I believe a spell that enables you to shrink an item would be best used to carry boulders.

(Especially if an enemy mage casts Dispel Magic on you while you're in mid-air.)
Yes, dispel magic can be a problem. That's why I highly suggest keeping distance from the target, or at least a ring of counterspells or something.

[quoteWhat level do they have to be to cast it? And how many such wizards do you really think exist in the world?[/quote]
Level 3 spell, so... level 5 wizard?

Most D&D worlds don't have the magical equivalent of Green Lanterns running around in sufficient numbers to do what's being suggested here. The rare wizards who could pull off what you're suggesting are probably not interested in exposing themselves to hundreds of archers and who knows how many enemy spellcasters to pull this off.
Actually, according to the DMG distribution for higher level characters, level 5 wizards aren't especially uncommon. Whether they'd be interseted in exposing themselves to enemy fire is an interesting question, but I figure spells like Protection from Arrows would help with that.

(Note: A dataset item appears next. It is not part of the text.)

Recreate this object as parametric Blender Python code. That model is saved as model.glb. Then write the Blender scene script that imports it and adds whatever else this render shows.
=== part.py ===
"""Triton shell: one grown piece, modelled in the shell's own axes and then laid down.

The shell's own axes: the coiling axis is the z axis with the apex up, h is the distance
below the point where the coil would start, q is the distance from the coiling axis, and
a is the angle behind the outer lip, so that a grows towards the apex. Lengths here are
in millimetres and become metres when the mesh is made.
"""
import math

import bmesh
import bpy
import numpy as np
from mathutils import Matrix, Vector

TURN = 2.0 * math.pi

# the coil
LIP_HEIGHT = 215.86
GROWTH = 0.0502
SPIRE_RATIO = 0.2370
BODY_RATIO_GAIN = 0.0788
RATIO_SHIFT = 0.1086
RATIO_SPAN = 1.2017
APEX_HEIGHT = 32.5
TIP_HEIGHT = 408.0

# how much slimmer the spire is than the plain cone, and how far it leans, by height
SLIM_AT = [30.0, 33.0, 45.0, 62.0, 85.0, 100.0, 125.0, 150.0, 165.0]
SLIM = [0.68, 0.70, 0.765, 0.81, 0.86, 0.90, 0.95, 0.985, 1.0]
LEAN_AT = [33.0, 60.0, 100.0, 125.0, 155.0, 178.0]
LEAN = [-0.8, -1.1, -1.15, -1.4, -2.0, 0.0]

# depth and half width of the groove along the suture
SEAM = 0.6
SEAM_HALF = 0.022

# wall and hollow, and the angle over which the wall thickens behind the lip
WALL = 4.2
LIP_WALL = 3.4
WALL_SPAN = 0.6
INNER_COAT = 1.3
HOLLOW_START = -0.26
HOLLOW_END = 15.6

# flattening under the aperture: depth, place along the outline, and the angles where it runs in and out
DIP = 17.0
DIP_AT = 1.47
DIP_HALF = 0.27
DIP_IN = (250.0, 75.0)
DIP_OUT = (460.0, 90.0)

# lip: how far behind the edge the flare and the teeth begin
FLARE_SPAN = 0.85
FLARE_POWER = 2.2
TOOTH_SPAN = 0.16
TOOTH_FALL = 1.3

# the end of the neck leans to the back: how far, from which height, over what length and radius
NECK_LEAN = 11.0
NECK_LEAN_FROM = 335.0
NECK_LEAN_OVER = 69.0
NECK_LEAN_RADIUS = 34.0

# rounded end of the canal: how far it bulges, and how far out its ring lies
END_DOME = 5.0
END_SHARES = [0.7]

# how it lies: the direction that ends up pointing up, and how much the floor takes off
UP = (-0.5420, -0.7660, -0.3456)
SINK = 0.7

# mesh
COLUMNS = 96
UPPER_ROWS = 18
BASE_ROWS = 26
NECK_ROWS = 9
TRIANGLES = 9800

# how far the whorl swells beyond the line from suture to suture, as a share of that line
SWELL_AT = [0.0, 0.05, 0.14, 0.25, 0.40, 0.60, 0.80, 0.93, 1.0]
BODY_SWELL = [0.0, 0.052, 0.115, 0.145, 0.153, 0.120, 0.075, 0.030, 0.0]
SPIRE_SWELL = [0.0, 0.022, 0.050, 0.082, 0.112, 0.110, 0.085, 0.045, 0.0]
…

As for enemy spellcasters, who knows indeed! If they're common enough that you could have the large amount you implied dispelling the bombardier, then wizards capable of casting third level spells should be fairly common, thus enabling this strategy. If wizards capable of casting third level spells are rare, there is, of course, less to be feared with this strategy.
 

Whizbang Dustyboots

Gnometown Hero
If you're equipping an army of level 5 wizards with rings of counterspells, you're spending far more resources on this than would be required to hire an insanely huge army of humanoids to do the same, with less accountability.

Your smarter enemy won't be using magical supergeniuses as super-catapults -- they'll be using them to infiltrate the command structure and wipe it out. You've destroyed their castle -- they've killed all your generals and taken the ruling family hostage, other than the ones they let "escape" who are under their control, in one way or another.

And you don't need an army of wizards equipped with expensive magical items to do it, either. The equivalent of an adventuring party could do it.